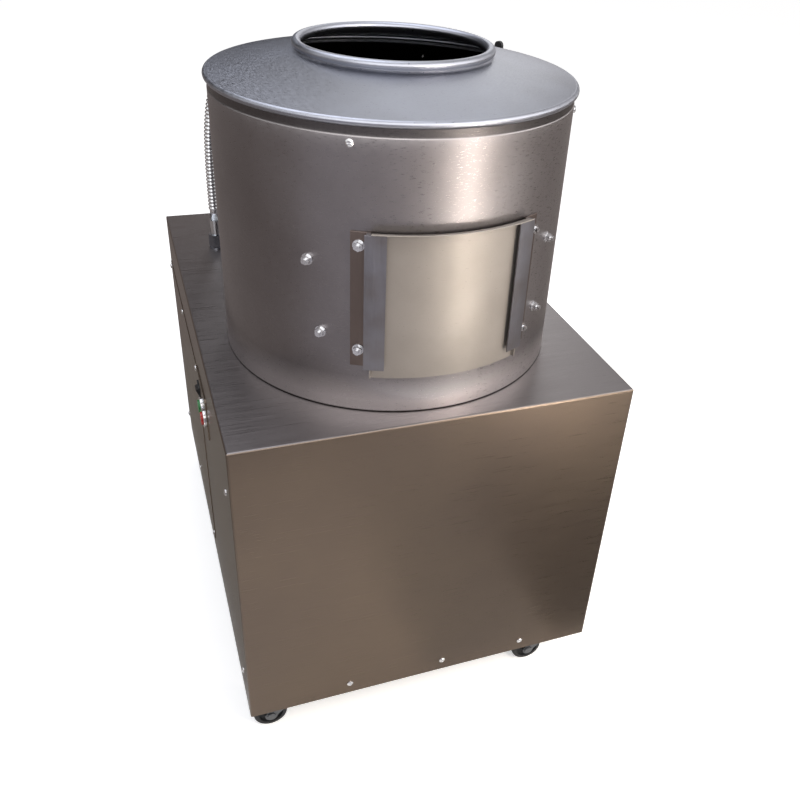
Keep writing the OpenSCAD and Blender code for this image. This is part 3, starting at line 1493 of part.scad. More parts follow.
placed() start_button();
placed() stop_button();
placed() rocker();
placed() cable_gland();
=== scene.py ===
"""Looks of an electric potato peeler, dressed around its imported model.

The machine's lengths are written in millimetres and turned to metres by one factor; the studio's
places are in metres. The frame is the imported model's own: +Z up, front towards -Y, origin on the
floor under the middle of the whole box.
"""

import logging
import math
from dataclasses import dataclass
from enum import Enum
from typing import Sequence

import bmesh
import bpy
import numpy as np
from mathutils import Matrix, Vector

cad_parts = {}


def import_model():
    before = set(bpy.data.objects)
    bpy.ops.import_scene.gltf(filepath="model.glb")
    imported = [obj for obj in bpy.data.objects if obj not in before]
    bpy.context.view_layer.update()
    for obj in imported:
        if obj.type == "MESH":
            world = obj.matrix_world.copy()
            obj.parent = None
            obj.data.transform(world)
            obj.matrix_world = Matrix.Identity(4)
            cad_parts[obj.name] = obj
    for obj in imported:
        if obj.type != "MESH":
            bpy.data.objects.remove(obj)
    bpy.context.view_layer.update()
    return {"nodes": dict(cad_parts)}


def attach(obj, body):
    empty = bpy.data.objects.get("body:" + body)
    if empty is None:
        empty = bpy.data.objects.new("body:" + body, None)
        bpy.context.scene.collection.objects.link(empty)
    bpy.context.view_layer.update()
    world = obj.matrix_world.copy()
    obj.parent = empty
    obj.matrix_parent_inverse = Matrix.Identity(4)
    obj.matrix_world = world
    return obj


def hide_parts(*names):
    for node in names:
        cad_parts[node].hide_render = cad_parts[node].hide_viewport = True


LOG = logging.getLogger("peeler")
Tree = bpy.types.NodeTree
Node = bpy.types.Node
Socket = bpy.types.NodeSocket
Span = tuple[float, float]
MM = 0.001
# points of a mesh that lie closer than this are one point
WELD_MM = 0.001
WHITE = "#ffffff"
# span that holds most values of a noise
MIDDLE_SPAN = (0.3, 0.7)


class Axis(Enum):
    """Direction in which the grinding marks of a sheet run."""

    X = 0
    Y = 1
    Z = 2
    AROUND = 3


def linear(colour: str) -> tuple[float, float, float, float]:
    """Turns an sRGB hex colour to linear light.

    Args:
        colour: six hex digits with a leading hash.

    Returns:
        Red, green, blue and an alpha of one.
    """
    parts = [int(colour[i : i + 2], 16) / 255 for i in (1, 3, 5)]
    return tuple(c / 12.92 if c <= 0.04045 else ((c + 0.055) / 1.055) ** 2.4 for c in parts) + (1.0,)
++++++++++
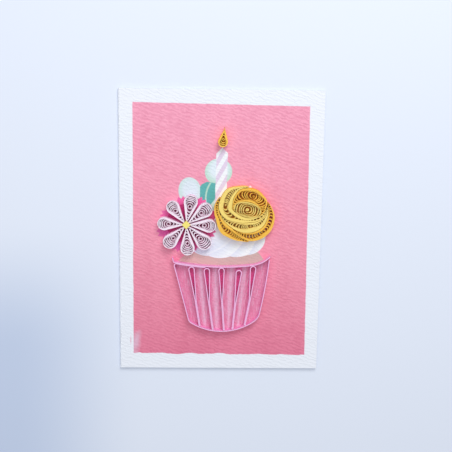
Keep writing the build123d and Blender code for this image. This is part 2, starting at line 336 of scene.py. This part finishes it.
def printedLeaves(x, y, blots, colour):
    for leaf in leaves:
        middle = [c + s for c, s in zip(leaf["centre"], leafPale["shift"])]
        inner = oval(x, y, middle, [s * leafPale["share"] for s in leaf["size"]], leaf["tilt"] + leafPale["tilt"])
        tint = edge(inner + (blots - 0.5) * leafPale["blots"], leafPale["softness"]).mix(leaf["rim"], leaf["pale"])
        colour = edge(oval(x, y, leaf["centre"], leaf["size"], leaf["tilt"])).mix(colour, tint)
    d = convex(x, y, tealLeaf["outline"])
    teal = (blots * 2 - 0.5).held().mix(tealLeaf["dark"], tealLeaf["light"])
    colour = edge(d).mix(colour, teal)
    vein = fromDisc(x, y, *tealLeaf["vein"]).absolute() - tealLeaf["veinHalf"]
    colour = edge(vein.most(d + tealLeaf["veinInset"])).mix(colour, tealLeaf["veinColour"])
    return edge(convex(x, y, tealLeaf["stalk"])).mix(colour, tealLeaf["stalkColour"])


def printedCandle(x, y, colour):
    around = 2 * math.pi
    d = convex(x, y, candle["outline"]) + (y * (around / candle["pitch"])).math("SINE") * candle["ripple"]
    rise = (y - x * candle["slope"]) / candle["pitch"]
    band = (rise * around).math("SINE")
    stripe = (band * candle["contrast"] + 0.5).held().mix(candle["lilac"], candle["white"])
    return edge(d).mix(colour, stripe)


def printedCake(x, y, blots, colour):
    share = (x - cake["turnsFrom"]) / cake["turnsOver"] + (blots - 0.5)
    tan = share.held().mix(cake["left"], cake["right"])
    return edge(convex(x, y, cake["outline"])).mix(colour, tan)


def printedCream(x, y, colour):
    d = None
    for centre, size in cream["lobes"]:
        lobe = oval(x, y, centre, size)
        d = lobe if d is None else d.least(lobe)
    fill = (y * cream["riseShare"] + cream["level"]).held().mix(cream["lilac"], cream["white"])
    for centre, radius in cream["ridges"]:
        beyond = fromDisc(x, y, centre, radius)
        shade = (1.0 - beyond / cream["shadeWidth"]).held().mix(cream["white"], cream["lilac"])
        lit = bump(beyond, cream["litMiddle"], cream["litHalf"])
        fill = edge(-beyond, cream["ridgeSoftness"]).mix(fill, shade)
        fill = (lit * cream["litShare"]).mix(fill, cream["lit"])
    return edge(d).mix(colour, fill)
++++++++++
Objective
Set down, without any change, only the lines from the line that holds "obj.parent = empty" through the line that holds "cad_parts[node].hide_render = cad_parts[node].hide_viewport", both lines included.

Solution to this task
    obj.parent = empty
    obj.matrix_parent_inverse = Matrix.Identity(4)
    obj.matrix_world = world
    return obj


def hide_parts(*names):
    for node in names:
        cad_parts[node].hide_render = cad_parts[node].hide_viewport = True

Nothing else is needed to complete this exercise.